━━━ Stored data

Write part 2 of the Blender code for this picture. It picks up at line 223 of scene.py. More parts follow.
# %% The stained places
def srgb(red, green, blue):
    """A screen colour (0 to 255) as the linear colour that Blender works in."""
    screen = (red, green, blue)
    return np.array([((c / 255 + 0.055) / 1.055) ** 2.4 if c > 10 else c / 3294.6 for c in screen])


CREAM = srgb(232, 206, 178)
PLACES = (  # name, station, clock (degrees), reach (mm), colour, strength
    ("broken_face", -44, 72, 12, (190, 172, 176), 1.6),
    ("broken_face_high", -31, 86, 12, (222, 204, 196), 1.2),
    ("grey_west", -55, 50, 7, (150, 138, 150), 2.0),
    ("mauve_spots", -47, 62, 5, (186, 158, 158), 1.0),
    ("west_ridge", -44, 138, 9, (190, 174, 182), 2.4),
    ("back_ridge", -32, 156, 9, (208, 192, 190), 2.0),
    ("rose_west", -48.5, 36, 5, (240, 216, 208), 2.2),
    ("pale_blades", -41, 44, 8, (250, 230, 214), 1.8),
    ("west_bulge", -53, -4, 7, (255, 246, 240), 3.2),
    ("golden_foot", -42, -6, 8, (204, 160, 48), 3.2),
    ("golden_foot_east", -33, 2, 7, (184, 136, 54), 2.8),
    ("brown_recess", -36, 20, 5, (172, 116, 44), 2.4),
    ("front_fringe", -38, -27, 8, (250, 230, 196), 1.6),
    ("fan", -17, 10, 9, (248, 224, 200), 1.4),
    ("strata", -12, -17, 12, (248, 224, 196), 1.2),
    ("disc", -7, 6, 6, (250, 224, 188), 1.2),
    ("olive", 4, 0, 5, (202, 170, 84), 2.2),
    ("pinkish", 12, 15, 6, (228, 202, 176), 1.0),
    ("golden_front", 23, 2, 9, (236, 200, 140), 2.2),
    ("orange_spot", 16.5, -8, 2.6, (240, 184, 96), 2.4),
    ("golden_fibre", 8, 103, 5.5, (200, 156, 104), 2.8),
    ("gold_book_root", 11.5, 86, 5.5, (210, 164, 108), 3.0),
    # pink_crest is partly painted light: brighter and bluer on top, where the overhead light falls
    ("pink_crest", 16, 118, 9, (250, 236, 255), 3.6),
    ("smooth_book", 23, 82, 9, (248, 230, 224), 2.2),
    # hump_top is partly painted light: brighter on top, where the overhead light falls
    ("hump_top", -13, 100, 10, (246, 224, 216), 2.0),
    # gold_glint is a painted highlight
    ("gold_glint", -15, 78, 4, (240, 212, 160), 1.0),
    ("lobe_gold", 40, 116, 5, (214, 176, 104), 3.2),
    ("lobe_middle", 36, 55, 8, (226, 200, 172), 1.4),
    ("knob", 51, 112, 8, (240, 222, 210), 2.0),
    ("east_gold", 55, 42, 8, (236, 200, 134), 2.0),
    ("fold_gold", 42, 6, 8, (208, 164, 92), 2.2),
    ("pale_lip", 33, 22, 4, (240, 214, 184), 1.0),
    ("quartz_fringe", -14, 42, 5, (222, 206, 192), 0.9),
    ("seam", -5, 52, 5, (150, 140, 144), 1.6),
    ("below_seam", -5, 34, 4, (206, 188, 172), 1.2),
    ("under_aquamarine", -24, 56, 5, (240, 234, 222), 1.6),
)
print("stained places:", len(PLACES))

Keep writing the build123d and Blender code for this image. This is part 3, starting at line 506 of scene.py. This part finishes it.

━━━━━━

## What the task requires
Your task is to retype all the records above with nothing left out.

## The result
Write part 2 of the Blender code for this picture. It picks up at line 223 of scene.py. More parts follow.
# %% The stained places
def srgb(red, green, blue):
    """A screen colour (0 to 255) as the linear colour that Blender works in."""
    screen = (red, green, blue)
    return np.array([((c / 255 + 0.055) / 1.055) ** 2.4 if c > 10 else c / 3294.6 for c in screen])


CREAM = srgb(232, 206, 178)
PLACES = (  # name, station, clock (degrees), reach (mm), colour, strength
    ("broken_face", -44, 72, 12, (190, 172, 176), 1.6),
    ("broken_face_high", -31, 86, 12, (222, 204, 196), 1.2),
    ("grey_west", -55, 50, 7, (150, 138, 150), 2.0),
    ("mauve_spots", -47, 62, 5, (186, 158, 158), 1.0),
    ("west_ridge", -44, 138, 9, (190, 174, 182), 2.4),
    ("back_ridge", -32, 156, 9, (208, 192, 190), 2.0),
    ("rose_west", -48.5, 36, 5, (240, 216, 208), 2.2),
    ("pale_blades", -41, 44, 8, (250, 230, 214), 1.8),
    ("west_bulge", -53, -4, 7, (255, 246, 240), 3.2),
    ("golden_foot", -42, -6, 8, (204, 160, 48), 3.2),
    ("golden_foot_east", -33, 2, 7, (184, 136, 54), 2.8),
    ("brown_recess", -36, 20, 5, (172, 116, 44), 2.4),
    ("front_fringe", -38, -27, 8, (250, 230, 196), 1.6),
    ("fan", -17, 10, 9, (248, 224, 200), 1.4),
    ("strata", -12, -17, 12, (248, 224, 196), 1.2),
    ("disc", -7, 6, 6, (250, 224, 188), 1.2),
    ("olive", 4, 0, 5, (202, 170, 84), 2.2),
    ("pinkish", 12, 15, 6, (228, 202, 176), 1.0),
    ("golden_front", 23, 2, 9, (236, 200, 140), 2.2),
    ("orange_spot", 16.5, -8, 2.6, (240, 184, 96), 2.4),
    ("golden_fibre", 8, 103, 5.5, (200, 156, 104), 2.8),
    ("gold_book_root", 11.5, 86, 5.5, (210, 164, 108), 3.0),
    # pink_crest is partly painted light: brighter and bluer on top, where the overhead light falls
    ("pink_crest", 16, 118, 9, (250, 236, 255), 3.6),
    ("smooth_book", 23, 82, 9, (248, 230, 224), 2.2),
    # hump_top is partly painted light: brighter on top, where the overhead light falls
    ("hump_top", -13, 100, 10, (246, 224, 216), 2.0),
    # gold_glint is a painted highlight
    ("gold_glint", -15, 78, 4, (240, 212, 160), 1.0),
    ("lobe_gold", 40, 116, 5, (214, 176, 104), 3.2),
    ("lobe_middle", 36, 55, 8, (226, 200, 172), 1.4),
    ("knob", 51, 112, 8, (240, 222, 210), 2.0),
    ("east_gold", 55, 42, 8, (236, 200, 134), 2.0),
    ("fold_gold", 42, 6, 8, (208, 164, 92), 2.2),
    ("pale_lip", 33, 22, 4, (240, 214, 184), 1.0),
    ("quartz_fringe", -14, 42, 5, (222, 206, 192), 0.9),
    ("seam", -5, 52, 5, (150, 140, 144), 1.6),
    ("below_seam", -5, 34, 4, (206, 188, 172), 1.2),
    ("under_aquamarine", -24, 56, 5, (240, 234, 222), 1.6),
)
print("stained places:", len(PLACES))

Keep writing the build123d and Blender code for this image. This is part 3, starting at line 506 of scene.py. This part finishes it.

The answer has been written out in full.